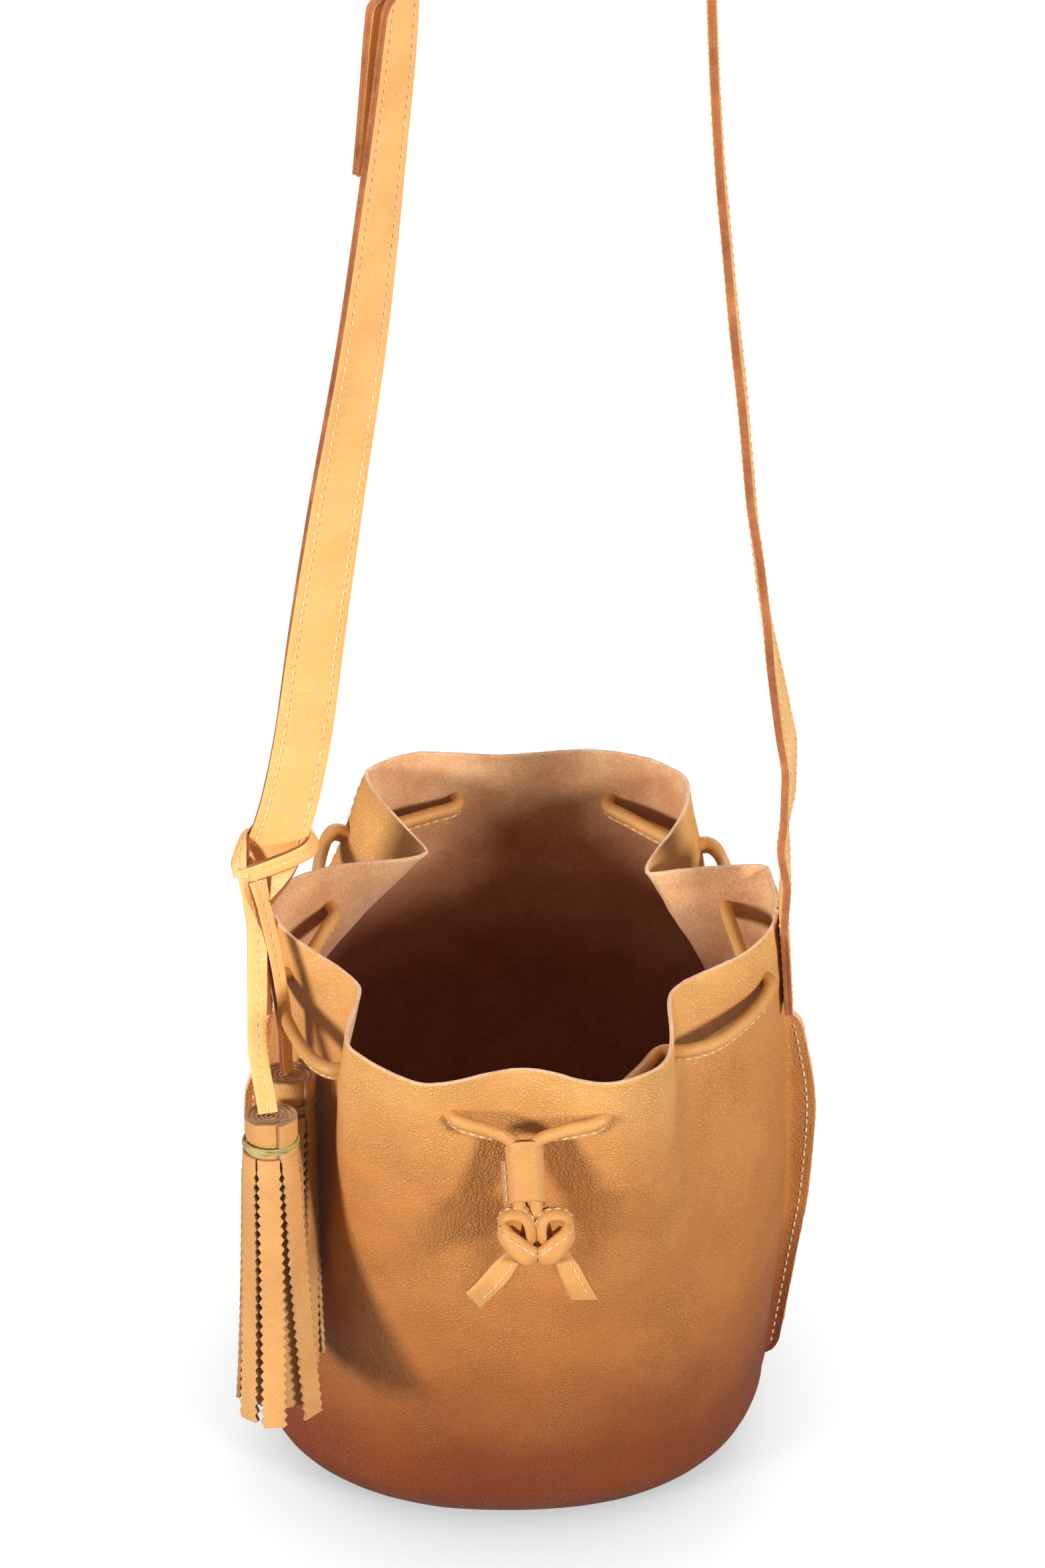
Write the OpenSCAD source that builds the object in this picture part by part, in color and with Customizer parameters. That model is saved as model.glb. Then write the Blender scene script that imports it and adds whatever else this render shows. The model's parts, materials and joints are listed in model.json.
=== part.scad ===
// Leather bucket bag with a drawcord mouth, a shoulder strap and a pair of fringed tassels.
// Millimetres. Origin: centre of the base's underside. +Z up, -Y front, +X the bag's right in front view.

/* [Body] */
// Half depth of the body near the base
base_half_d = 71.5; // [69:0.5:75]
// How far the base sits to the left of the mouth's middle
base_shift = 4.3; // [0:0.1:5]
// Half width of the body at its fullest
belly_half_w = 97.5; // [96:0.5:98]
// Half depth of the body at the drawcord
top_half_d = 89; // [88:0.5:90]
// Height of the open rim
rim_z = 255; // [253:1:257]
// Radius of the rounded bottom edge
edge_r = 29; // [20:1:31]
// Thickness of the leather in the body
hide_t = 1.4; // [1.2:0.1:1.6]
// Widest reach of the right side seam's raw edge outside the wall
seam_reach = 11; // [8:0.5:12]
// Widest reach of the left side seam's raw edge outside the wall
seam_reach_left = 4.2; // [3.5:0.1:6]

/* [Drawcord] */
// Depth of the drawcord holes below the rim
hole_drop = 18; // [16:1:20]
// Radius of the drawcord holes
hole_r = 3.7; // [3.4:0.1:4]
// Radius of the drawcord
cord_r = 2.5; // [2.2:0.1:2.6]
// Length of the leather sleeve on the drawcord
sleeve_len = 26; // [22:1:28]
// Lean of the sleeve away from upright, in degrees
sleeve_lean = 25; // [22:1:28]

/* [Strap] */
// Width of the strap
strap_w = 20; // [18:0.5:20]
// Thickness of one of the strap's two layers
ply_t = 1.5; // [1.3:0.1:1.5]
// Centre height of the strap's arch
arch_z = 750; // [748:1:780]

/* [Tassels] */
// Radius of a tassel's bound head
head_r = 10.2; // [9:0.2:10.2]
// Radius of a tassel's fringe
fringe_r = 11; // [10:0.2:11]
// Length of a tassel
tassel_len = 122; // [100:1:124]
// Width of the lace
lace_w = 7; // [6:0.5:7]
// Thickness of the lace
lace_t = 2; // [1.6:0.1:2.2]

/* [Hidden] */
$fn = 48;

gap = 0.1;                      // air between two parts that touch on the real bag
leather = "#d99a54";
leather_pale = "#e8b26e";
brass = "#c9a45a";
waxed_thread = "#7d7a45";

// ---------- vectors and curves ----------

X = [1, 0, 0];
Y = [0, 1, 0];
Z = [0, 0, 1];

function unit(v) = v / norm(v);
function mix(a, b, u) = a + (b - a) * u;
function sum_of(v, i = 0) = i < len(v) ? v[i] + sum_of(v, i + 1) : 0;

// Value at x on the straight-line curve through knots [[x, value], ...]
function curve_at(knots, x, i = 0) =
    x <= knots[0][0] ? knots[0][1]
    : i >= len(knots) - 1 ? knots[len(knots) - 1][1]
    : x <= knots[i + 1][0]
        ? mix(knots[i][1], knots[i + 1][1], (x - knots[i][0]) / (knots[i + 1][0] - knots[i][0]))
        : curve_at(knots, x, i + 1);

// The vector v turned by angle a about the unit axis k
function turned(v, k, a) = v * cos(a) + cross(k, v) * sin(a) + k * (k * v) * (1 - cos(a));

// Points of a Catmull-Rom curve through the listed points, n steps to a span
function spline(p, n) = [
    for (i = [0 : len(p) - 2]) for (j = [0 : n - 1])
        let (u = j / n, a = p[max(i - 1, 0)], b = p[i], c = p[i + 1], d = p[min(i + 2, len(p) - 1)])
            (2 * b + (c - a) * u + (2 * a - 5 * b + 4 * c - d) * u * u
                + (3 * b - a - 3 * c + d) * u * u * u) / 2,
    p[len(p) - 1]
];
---
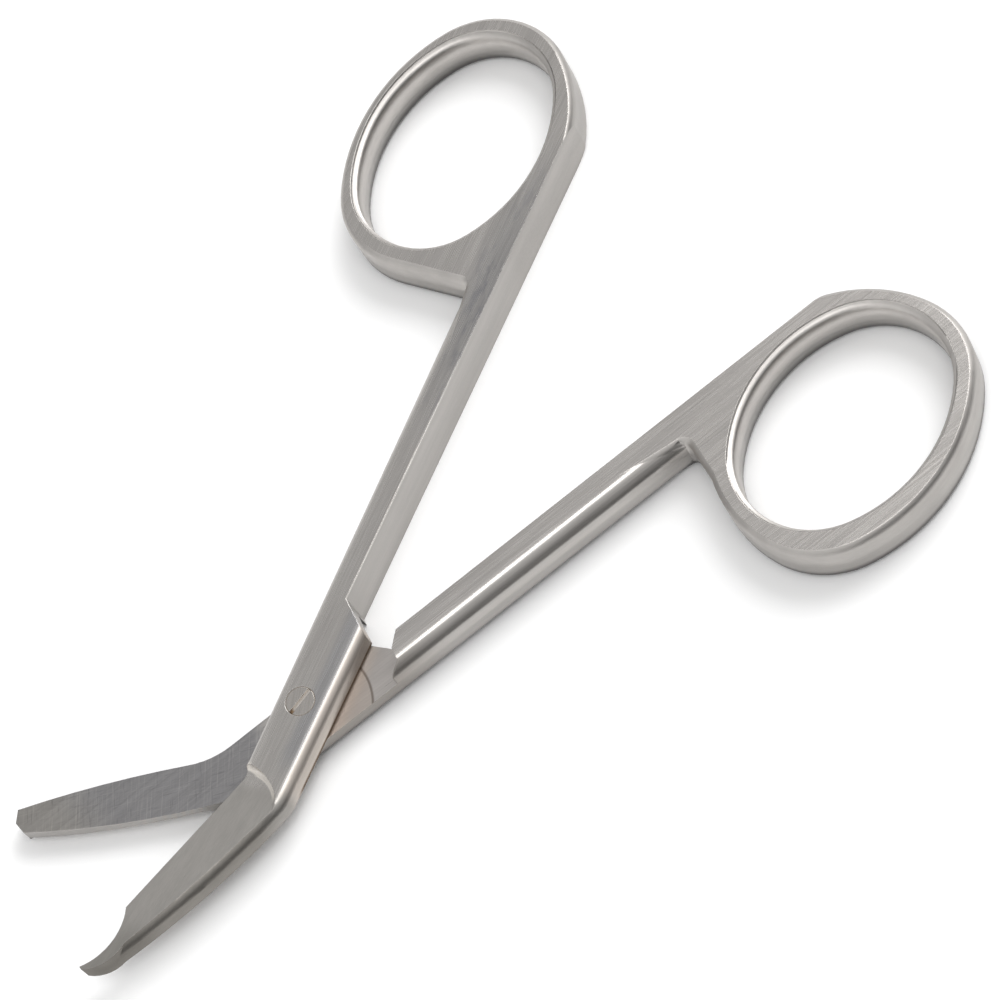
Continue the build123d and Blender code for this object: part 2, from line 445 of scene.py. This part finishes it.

◆ STATED GOAL ◆
Identify and copy lines that hold the string "from".

◆ RESPONSE TO THIS TASK ◆
// Lean of the sleeve away from upright, in degrees
Continue the build123d and Blender code for this object: part 2, from line 445 of scene.py. This part finishes it.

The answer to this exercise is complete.